[Work to be completed]
Write out exactly the lines from the line with "for thing in" through the line with "for node in", including both, and nothing more.
****************
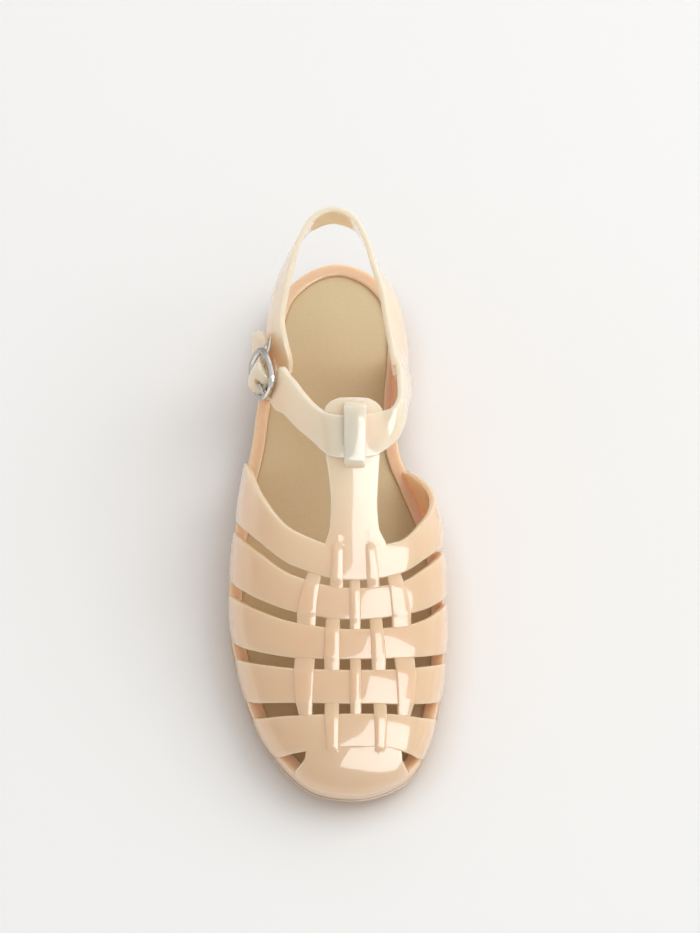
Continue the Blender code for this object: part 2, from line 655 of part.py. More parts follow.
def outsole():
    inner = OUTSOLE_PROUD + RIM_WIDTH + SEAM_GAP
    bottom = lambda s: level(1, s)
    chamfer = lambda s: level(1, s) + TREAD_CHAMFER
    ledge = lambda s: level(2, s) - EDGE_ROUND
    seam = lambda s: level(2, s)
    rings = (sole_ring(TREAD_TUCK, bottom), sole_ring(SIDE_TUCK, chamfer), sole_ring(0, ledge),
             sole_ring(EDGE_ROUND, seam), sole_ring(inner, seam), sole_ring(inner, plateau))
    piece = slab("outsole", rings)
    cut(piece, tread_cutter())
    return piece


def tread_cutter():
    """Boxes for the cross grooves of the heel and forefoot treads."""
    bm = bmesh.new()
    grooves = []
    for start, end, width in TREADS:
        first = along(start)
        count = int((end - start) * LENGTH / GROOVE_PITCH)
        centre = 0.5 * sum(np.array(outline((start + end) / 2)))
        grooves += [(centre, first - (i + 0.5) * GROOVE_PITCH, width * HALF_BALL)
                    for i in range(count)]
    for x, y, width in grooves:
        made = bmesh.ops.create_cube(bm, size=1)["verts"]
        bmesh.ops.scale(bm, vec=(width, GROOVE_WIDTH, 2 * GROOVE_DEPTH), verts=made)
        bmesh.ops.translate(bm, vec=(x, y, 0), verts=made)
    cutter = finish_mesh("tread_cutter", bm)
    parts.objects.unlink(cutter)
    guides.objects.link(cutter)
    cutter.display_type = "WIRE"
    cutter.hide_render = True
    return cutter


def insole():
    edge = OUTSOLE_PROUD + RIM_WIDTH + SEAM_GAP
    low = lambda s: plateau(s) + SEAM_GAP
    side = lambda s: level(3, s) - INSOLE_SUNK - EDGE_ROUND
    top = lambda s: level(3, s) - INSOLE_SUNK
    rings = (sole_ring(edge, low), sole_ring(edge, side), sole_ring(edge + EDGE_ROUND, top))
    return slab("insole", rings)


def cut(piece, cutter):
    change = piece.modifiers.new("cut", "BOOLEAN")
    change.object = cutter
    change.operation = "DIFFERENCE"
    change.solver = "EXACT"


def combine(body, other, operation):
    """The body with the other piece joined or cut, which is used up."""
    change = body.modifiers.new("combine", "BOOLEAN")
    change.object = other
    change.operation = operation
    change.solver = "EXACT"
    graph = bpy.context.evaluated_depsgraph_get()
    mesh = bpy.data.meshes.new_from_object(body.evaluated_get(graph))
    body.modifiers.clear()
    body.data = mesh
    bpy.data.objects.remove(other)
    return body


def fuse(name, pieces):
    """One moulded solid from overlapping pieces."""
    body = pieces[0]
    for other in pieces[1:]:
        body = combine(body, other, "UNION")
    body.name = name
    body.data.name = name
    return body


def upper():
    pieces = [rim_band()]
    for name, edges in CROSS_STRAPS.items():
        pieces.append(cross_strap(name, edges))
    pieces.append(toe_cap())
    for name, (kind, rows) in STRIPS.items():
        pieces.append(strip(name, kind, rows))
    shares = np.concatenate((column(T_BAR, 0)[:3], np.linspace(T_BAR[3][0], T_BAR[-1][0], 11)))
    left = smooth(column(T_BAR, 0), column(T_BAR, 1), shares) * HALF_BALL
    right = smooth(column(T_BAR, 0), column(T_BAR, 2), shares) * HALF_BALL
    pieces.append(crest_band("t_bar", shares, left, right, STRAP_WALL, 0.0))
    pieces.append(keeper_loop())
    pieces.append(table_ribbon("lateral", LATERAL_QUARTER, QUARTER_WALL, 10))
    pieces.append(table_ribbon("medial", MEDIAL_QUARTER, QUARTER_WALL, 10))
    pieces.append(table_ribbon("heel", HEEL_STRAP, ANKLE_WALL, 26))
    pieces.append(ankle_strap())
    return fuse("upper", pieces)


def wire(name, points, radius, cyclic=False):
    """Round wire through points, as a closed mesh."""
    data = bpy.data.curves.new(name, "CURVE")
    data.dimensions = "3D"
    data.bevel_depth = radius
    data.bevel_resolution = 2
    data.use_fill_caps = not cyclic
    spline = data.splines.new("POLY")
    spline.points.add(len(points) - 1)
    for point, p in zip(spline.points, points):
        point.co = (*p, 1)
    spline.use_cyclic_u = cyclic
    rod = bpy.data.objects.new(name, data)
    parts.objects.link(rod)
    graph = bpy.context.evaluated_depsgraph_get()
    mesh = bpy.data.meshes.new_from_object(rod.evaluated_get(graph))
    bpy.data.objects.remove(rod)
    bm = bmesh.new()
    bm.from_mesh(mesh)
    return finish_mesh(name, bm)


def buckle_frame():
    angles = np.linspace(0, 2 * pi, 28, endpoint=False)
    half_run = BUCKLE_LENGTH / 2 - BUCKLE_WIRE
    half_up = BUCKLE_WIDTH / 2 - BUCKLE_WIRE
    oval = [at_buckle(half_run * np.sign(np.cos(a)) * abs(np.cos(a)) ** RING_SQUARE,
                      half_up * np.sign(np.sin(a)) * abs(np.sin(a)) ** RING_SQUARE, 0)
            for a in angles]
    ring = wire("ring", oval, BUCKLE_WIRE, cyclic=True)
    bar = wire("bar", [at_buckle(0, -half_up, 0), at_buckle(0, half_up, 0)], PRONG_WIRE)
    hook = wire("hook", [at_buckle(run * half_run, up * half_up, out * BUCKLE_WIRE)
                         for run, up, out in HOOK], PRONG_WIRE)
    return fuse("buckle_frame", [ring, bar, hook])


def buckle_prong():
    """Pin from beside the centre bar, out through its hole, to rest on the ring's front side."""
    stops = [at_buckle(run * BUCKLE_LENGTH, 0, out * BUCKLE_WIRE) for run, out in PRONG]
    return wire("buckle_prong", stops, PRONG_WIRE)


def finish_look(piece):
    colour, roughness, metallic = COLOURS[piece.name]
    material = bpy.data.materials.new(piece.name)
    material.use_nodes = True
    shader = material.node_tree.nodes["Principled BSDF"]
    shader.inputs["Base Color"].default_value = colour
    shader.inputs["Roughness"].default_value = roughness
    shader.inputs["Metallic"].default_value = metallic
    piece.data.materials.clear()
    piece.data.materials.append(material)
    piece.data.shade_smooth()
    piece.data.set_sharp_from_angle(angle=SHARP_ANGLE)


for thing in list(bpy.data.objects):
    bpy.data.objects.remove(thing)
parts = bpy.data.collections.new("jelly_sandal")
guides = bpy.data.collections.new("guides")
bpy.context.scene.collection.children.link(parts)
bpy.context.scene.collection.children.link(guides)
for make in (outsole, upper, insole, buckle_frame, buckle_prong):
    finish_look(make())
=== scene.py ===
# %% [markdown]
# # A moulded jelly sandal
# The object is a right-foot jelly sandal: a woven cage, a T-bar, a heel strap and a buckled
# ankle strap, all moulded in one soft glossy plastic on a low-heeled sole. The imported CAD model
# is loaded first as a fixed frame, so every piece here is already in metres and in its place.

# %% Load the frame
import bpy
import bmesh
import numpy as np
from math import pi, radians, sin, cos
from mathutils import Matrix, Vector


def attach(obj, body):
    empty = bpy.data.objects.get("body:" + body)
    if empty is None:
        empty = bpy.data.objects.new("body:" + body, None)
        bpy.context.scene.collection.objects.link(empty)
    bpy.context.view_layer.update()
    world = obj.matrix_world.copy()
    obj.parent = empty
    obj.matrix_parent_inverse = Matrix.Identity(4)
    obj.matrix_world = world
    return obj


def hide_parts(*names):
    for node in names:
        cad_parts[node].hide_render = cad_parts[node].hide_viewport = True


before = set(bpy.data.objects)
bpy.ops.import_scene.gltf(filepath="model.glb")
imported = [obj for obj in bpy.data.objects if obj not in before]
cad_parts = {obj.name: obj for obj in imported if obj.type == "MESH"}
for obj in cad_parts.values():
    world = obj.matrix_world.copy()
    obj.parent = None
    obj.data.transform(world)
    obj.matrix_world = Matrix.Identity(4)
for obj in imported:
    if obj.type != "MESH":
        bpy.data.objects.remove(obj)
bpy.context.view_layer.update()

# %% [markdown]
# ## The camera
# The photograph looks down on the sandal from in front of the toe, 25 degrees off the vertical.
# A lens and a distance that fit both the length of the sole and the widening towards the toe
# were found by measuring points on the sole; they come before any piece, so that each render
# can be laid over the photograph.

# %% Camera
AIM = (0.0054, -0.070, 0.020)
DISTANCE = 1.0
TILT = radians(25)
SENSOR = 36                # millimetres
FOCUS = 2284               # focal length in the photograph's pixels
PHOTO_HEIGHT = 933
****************
[Solution to this task]
for thing in list(bpy.data.objects):
    bpy.data.objects.remove(thing)
parts = bpy.data.collections.new("jelly_sandal")
guides = bpy.data.collections.new("guides")
bpy.context.scene.collection.children.link(parts)
bpy.context.scene.collection.children.link(guides)
for make in (outsole, upper, insole, buckle_frame, buckle_prong):
    finish_look(make())
=== scene.py ===
# %% [markdown]
# # A moulded jelly sandal
# The object is a right-foot jelly sandal: a woven cage, a T-bar, a heel strap and a buckled
# ankle strap, all moulded in one soft glossy plastic on a low-heeled sole. The imported CAD model
# is loaded first as a fixed frame, so every piece here is already in metres and in its place.

# %% Load the frame
import bpy
import bmesh
import numpy as np
from math import pi, radians, sin, cos
from mathutils import Matrix, Vector


def attach(obj, body):
    empty = bpy.data.objects.get("body:" + body)
    if empty is None:
        empty = bpy.data.objects.new("body:" + body, None)
        bpy.context.scene.collection.objects.link(empty)
    bpy.context.view_layer.update()
    world = obj.matrix_world.copy()
    obj.parent = empty
    obj.matrix_parent_inverse = Matrix.Identity(4)
    obj.matrix_world = world
    return obj


def hide_parts(*names):
    for node in names:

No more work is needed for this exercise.